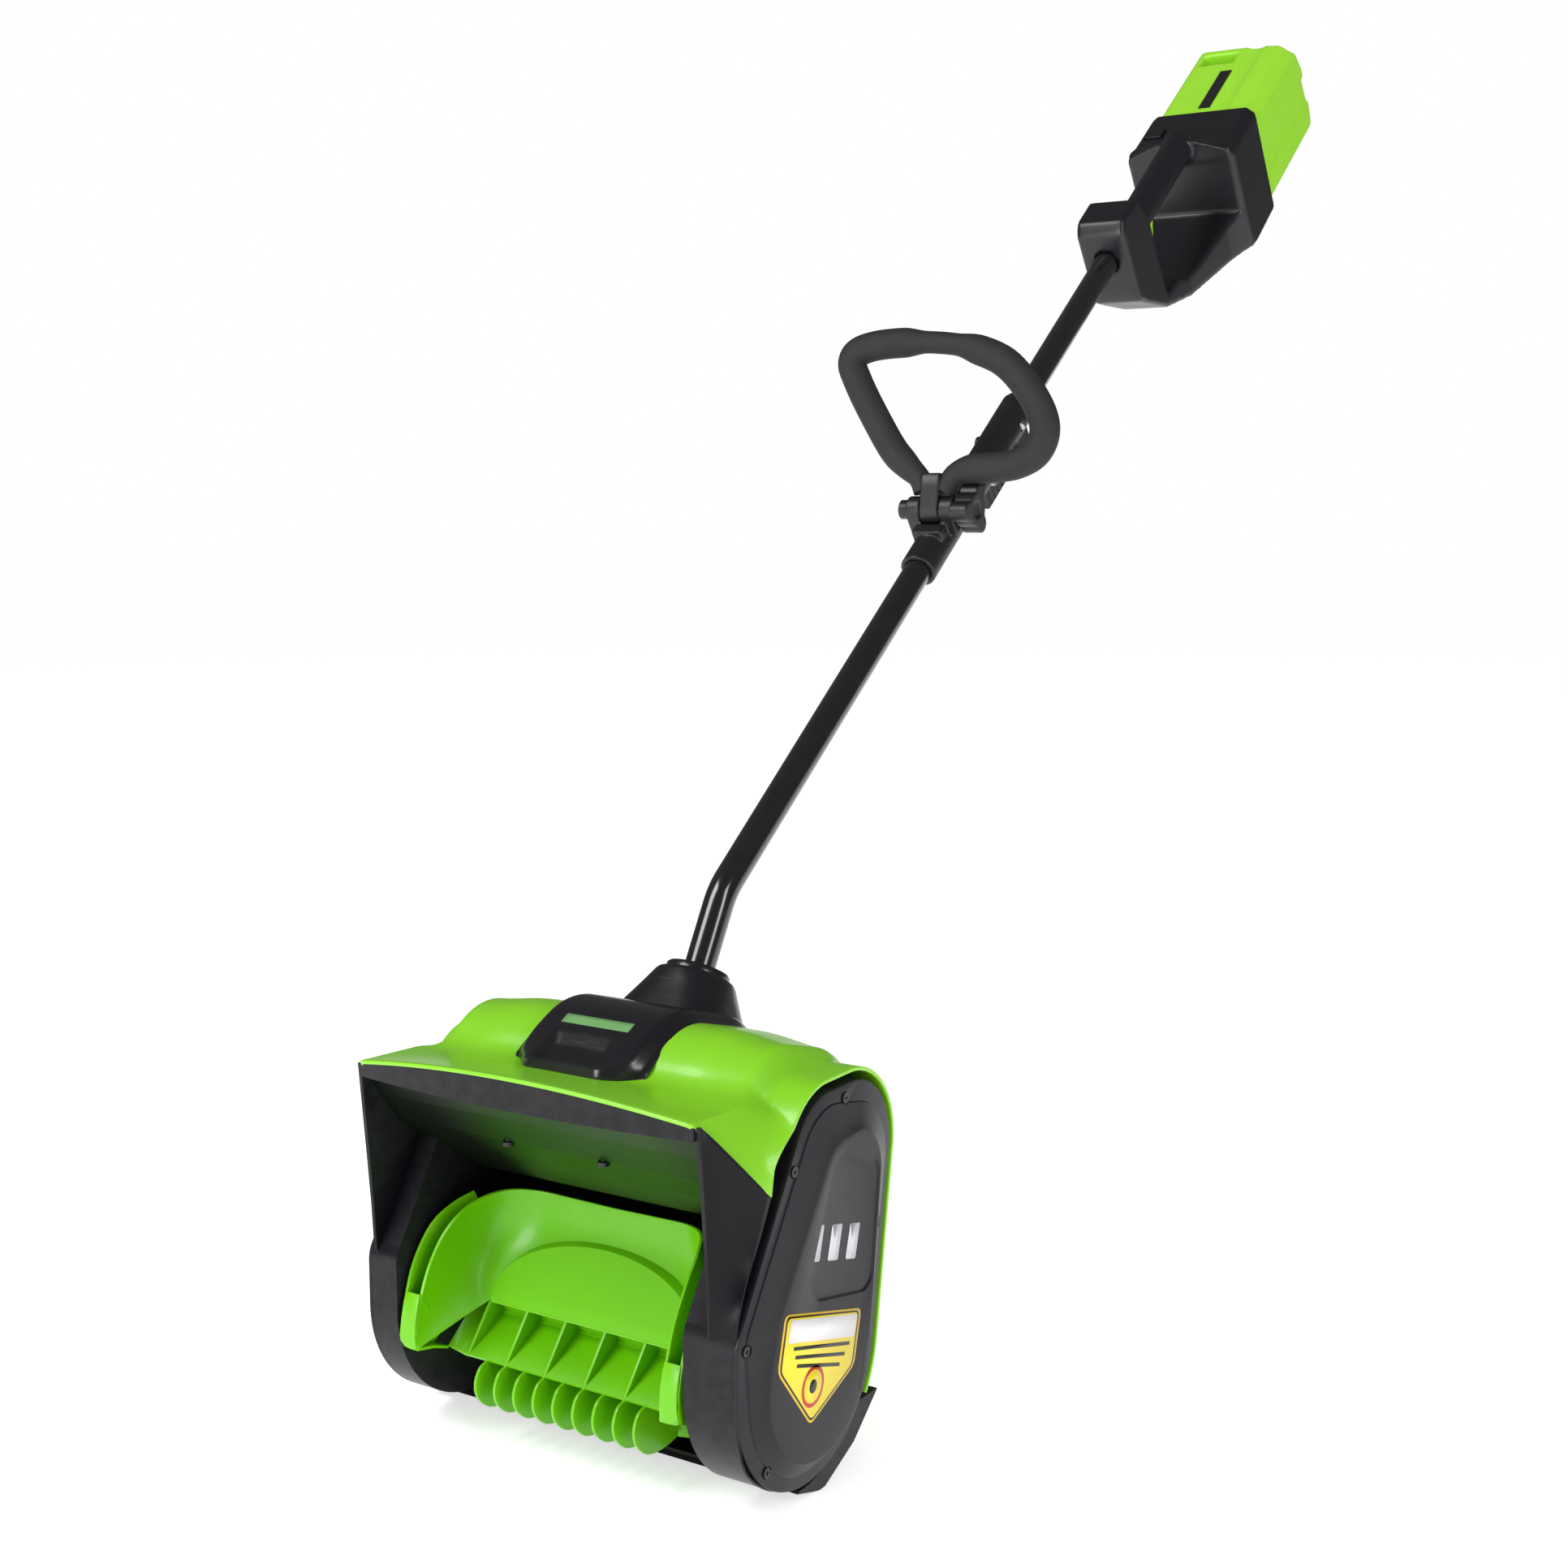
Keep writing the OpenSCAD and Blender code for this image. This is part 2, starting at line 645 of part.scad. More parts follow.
module loop_half(lo) {
  translate([loop_w, loop_h, 0]) rotate([0, 0, -38]) union() {
    rotate_extrude(angle = 128) translate([loop_cr, 0]) children();
    translate([loop_cr, 0, 0]) rotate([90, 0, 0]) linear_extrude(height = lo) children();
  }
}
// two bent halves butted to a straight top bar
module loop_rod(lo) {
  loop_half(lo) children();
  rotate([0, 180, 0]) loop_half(lo) children();
  translate([-loop_w+0.04, loop_h+loop_cr, 0]) rotate([0, 90, 0])
    linear_extrude(height = 2*loop_w-0.08) children();
}
module loop_tube() {
  color(black) on_loop() loop_rod(loop_leg) ring2d(9.5, 1.5);
}
module loop_hub() {
  color(black) on_loop() difference() {
    union() {
      rotate([0, 90, 0]) translate([0, 0, -9.6]) cylinder(h = 19.2, r = 12.9);
      translate([-9.6, 0, -9]) cube([19.2, 30, 18]);
      translate([0, 0, -12]) linear_extrude(height = 24) polygon(yoke);
    }
    rotate([0, 90, 0]) translate([0, 0, -20]) cylinder(h = 40, r = 3.4);
    for (a = [0, 180]) rotate([0, a, 0])
      translate([loop_w+loop_cr*cos(-38), loop_h+loop_cr*sin(-38), 0]) rotate([0, 0, -38])
      rotate([90, 0, 0]) cylinder(h = loop_leg+0.3, r = 9.7);
  }
}
module loop_foam() {
  color([0.09,0.09,0.1]) on_loop() loop_rod(38) ring2d(14, 4.2);
}
module loop_bolt() {
  color(black) on_shaft() {
    translate([-31, PS, PN]) rotate([0, 90, 0]) cylinder(h = 68, r = 3.2);
    translate([-33, PS, PN]) rotate([0, 90, 0]) cylinder(h = 8.7, r = 9);
  }
}
module loop_knob() {
  color(black) on_shaft() difference() {
    translate([27.3, PS, PN]) rotate([0, 90, 0]) lobed_knob(3, 26, 18);
    translate([20, PS, PN]) rotate([0, 90, 0]) cylinder(h = 17.1, r = 3.25);
  }
}

// ---- rear handle ----
module handle_body() {
  difference() {
    union() {
      intersection() {
        side(-62, 62) polygon(hs);
        translate([0, 0, -140]) linear_extrude(height = 200)
          polygon([[-27,916],[27,916],[28,985],[33,1040],[50,1130],[57,1150],[61,1165],[61,1250],
            [-61,1250],[-61,1165],[-57,1150],[-50,1130],[-33,1040],[-28,985]]);
        union() {
          translate([-62, 1156, -140]) cube([124, 100, 200]);
          translate([-62, 900, -140]) cube([124, 90, 200]);
          translate([-62, 980, -140]) cube([124, 180, 57]);
        }
      }
      scyl(975, 1168, 17.5, 0, -2);
    }
    // finger opening
    side(-80, 80)
      polygon([[1006,-19.5],[1157,-19.5],[1157,-84],[1062,-94],[1036,-93],[1022,-84],[1000,-52],[1000,-25]]);
    // chamfers of the front block
    for (m = [0, 1]) mirror([m, 0, 0]) {
      translate([27, 900, 26]) rotate([0, 45, 0]) cube([30, 90, 30]);
      translate([20, 915, -70]) rotate([0, 0, -45]) cube([20, 14, 130]);
      translate([61, 1140, -7]) rotate([0, 45, 0]) translate([-3.8, 0, -3.8]) cube([7.6, 120, 7.6]);
    }
    // battery pocket
    translate([-57.3, 1187, -127.3]) cube([114.6, 70, 115.6]);
    // shaft socket and hollow core
    scyl(900, 980, tube_r+0.2);
    scyl(984, 1150, 13.6, 0, -2);
    translate([-12, 930, -56]) cube([24, 50, 40]);
    // trigger slot
    translate([-7.2, 1006, -40]) cube([14.4, 44, 36]);
    // vents in the underside
    for (i = [0:6]) translate([-22, 1090+i*11, -140]) cube([44, 5, 17]);
    // side button and latch wells
    translate([-40, 950, 2]) rotate([0, 90, 0]) cylinder(h = 26, r = 9.3);
    translate([-52, 1192, -16]) cube([22, 20, 12]);
    translate([-44, 1187.9, -11.6]) cube([6, 5, 9]);
    // hollow behind the pocket and along the lower beam
    difference() {
      union() {
        translate([-53, 1162, -121]) cube([106, 21, 100]);
        side(-18, 18) polygon([[1010,-99],[1161,-99],[1161,-117],[1070,-113],[1012,-106]]);
      }
      for (p = hscrew) xcyl(-60, 60, p[0], p[1], 6);
    }
  }
}
module handle_right() {
  color(black) on_shaft() difference() {
    intersection() {
      handle_body();
      translate([0.05, 880, -160]) cube([90, 400, 240]);
    }
    for (p = hscrew) xcyl(-5, 8, p[0], p[1], 1.5);
  }
}
module handle_left() {
  color(black) on_shaft() difference() {
    intersection() {
      handle_body();
      translate([-90.05, 880, -160]) cube([90, 400, 240]);
    }
    for (p = hscrew) {
      xcyl(-80, 1, p[0], p[1], 1.75);
      xcyl(-80, -p[2], p[0], p[1], 3.6);
    }
  }
}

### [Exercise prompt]
Restate the whole of the material exactly.

### [The completed task]
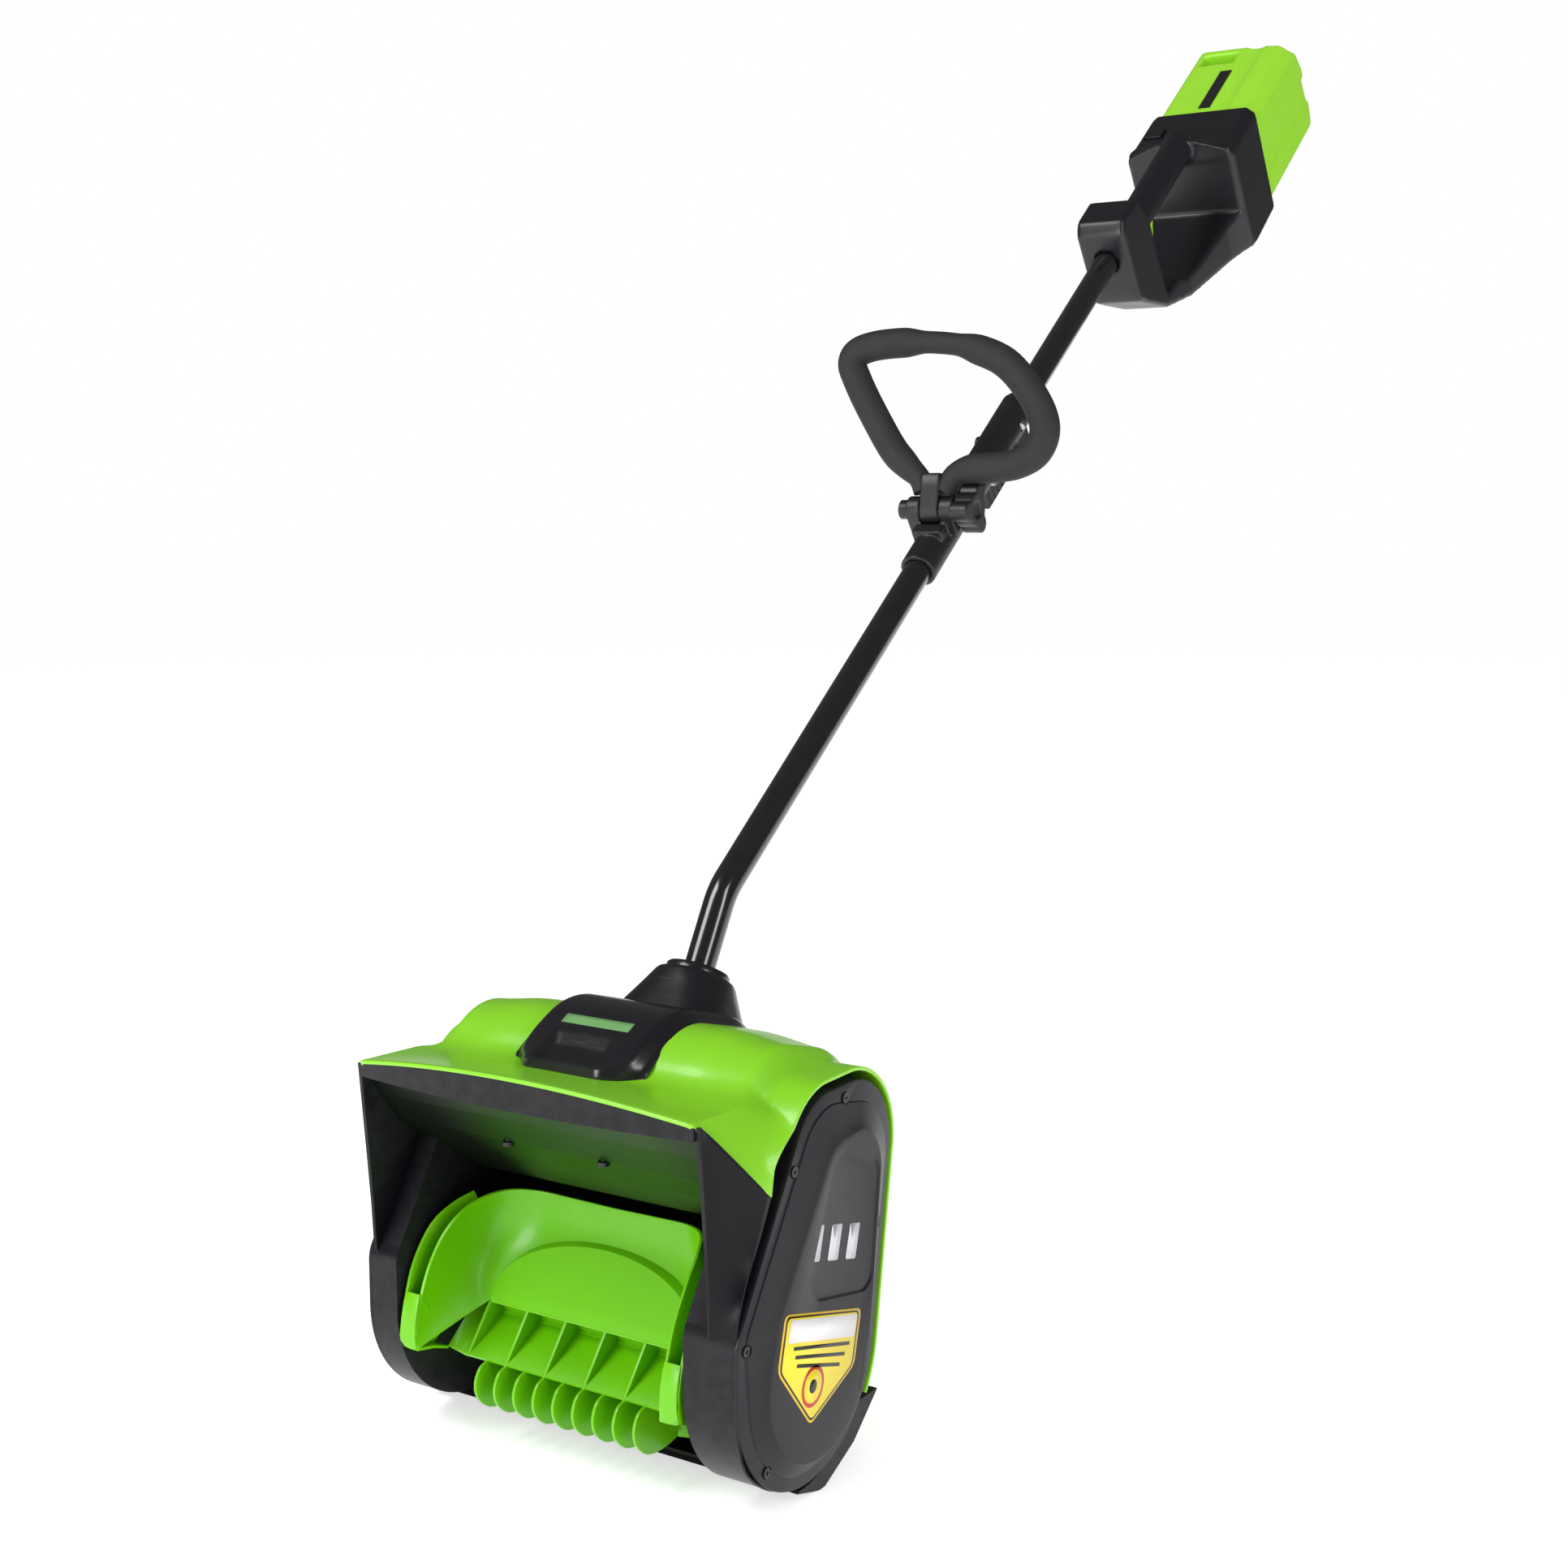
Keep writing the OpenSCAD and Blender code for this image. This is part 2, starting at line 645 of part.scad. More parts follow.
module loop_half(lo) {
  translate([loop_w, loop_h, 0]) rotate([0, 0, -38]) union() {
    rotate_extrude(angle = 128) translate([loop_cr, 0]) children();
    translate([loop_cr, 0, 0]) rotate([90, 0, 0]) linear_extrude(height = lo) children();
  }
}
// two bent halves butted to a straight top bar
module loop_rod(lo) {
  loop_half(lo) children();
  rotate([0, 180, 0]) loop_half(lo) children();
  translate([-loop_w+0.04, loop_h+loop_cr, 0]) rotate([0, 90, 0])
    linear_extrude(height = 2*loop_w-0.08) children();
}
module loop_tube() {
  color(black) on_loop() loop_rod(loop_leg) ring2d(9.5, 1.5);
}
module loop_hub() {
  color(black) on_loop() difference() {
    union() {
      rotate([0, 90, 0]) translate([0, 0, -9.6]) cylinder(h = 19.2, r = 12.9);
      translate([-9.6, 0, -9]) cube([19.2, 30, 18]);
      translate([0, 0, -12]) linear_extrude(height = 24) polygon(yoke);
    }
    rotate([0, 90, 0]) translate([0, 0, -20]) cylinder(h = 40, r = 3.4);
    for (a = [0, 180]) rotate([0, a, 0])
      translate([loop_w+loop_cr*cos(-38), loop_h+loop_cr*sin(-38), 0]) rotate([0, 0, -38])
      rotate([90, 0, 0]) cylinder(h = loop_leg+0.3, r = 9.7);
  }
}
module loop_foam() {
  color([0.09,0.09,0.1]) on_loop() loop_rod(38) ring2d(14, 4.2);
}
module loop_bolt() {
  color(black) on_shaft() {
    translate([-31, PS, PN]) rotate([0, 90, 0]) cylinder(h = 68, r = 3.2);
    translate([-33, PS, PN]) rotate([0, 90, 0]) cylinder(h = 8.7, r = 9);
  }
}
module loop_knob() {
  color(black) on_shaft() difference() {
    translate([27.3, PS, PN]) rotate([0, 90, 0]) lobed_knob(3, 26, 18);
    translate([20, PS, PN]) rotate([0, 90, 0]) cylinder(h = 17.1, r = 3.25);
  }
}

// ---- rear handle ----
module handle_body() {
  difference() {
    union() {
      intersection() {
        side(-62, 62) polygon(hs);
        translate([0, 0, -140]) linear_extrude(height = 200)
          polygon([[-27,916],[27,916],[28,985],[33,1040],[50,1130],[57,1150],[61,1165],[61,1250],
            [-61,1250],[-61,1165],[-57,1150],[-50,1130],[-33,1040],[-28,985]]);
        union() {
          translate([-62, 1156, -140]) cube([124, 100, 200]);
          translate([-62, 900, -140]) cube([124, 90, 200]);
          translate([-62, 980, -140]) cube([124, 180, 57]);
        }
      }
      scyl(975, 1168, 17.5, 0, -2);
    }
    // finger opening
    side(-80, 80)
      polygon([[1006,-19.5],[1157,-19.5],[1157,-84],[1062,-94],[1036,-93],[1022,-84],[1000,-52],[1000,-25]]);
    // chamfers of the front block
    for (m = [0, 1]) mirror([m, 0, 0]) {
      translate([27, 900, 26]) rotate([0, 45, 0]) cube([30, 90, 30]);
      translate([20, 915, -70]) rotate([0, 0, -45]) cube([20, 14, 130]);
      translate([61, 1140, -7]) rotate([0, 45, 0]) translate([-3.8, 0, -3.8]) cube([7.6, 120, 7.6]);
    }
    // battery pocket
    translate([-57.3, 1187, -127.3]) cube([114.6, 70, 115.6]);
    // shaft socket and hollow core
    scyl(900, 980, tube_r+0.2);
    scyl(984, 1150, 13.6, 0, -2);
    translate([-12, 930, -56]) cube([24, 50, 40]);
    // trigger slot
    translate([-7.2, 1006, -40]) cube([14.4, 44, 36]);
    // vents in the underside
    for (i = [0:6]) translate([-22, 1090+i*11, -140]) cube([44, 5, 17]);
    // side button and latch wells
    translate([-40, 950, 2]) rotate([0, 90, 0]) cylinder(h = 26, r = 9.3);
    translate([-52, 1192, -16]) cube([22, 20, 12]);
    translate([-44, 1187.9, -11.6]) cube([6, 5, 9]);
    // hollow behind the pocket and along the lower beam
    difference() {
      union() {
        translate([-53, 1162, -121]) cube([106, 21, 100]);
        side(-18, 18) polygon([[1010,-99],[1161,-99],[1161,-117],[1070,-113],[1012,-106]]);
      }
      for (p = hscrew) xcyl(-60, 60, p[0], p[1], 6);
    }
  }
}
module handle_right() {
  color(black) on_shaft() difference() {
    intersection() {
      handle_body();
      translate([0.05, 880, -160]) cube([90, 400, 240]);
    }
    for (p = hscrew) xcyl(-5, 8, p[0], p[1], 1.5);
  }
}
module handle_left() {
  color(black) on_shaft() difference() {
    intersection() {
      handle_body();
      translate([-90.05, 880, -160]) cube([90, 400, 240]);
    }
    for (p = hscrew) {
      xcyl(-80, 1, p[0], p[1], 1.75);
      xcyl(-80, -p[2], p[0], p[1], 3.6);
    }
  }
}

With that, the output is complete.